Sissy, a singer, is a mess, sporting scars on her arms from previous suicide attempts. In a set piece in a club she dispatches a slowed-down "New York, New York" (presumably Mullligan's own voice) which causes Brandon to mysteriously tear up and sets the stage for the boss's seduction. Another layered and witty scene observes Brandon on a first dinner date with his co-worker. Fassbender nails this man's genuine cluelessness about human connection, as Brandon confesses his longest liaison has lasted four months. Meanwhile, a waiter is plying the clearly turned-on couple with long recitations of the evening's specials and the wine list, reappearing at awkward intervals. McQueen goes in for long takes, in one case keeping his camera on Brandon and Sissy from behind while they have a fierce argument in front of a near-mute cartoon on TV.
Film's third act focuses on Brandon's degradation as he goes from threesomes, to seedy joints where he's roughed up by a rival, to sitting on the street, bloodied and head bowed. Throughout this section the soundtrack turns almost operatic, as if to convey a mini twilight of the gods. A Brit, McQueen gives a dark twist to New York; subway platforms are anterooms to purgatory; trains are purveyors of stupefied souls.

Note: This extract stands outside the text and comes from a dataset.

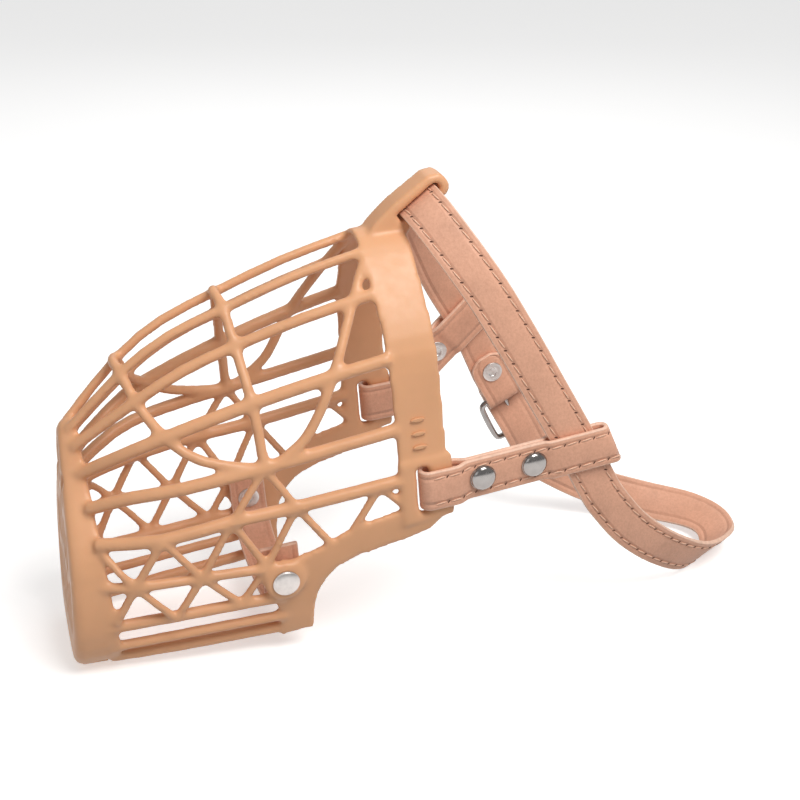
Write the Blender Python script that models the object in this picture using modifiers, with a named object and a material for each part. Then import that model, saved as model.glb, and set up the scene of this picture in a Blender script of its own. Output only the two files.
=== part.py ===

McQueen appears to be indicting the corruption of society by the wall-to-wall sex made available by the internet. Yet the character of Brandon also channels a type of hyper-detached urban male, who by perpetually using others to serve his own needs, has become a monster, even to himself. Though he's dressed better and has a good job, Brandon is as lost as those riders in the train. Without Fassbender, though, it's hard to imagine Shame. "Michael is a genius, really," says McQueen. "I want to work with the best actor there is, and I think he is, basically."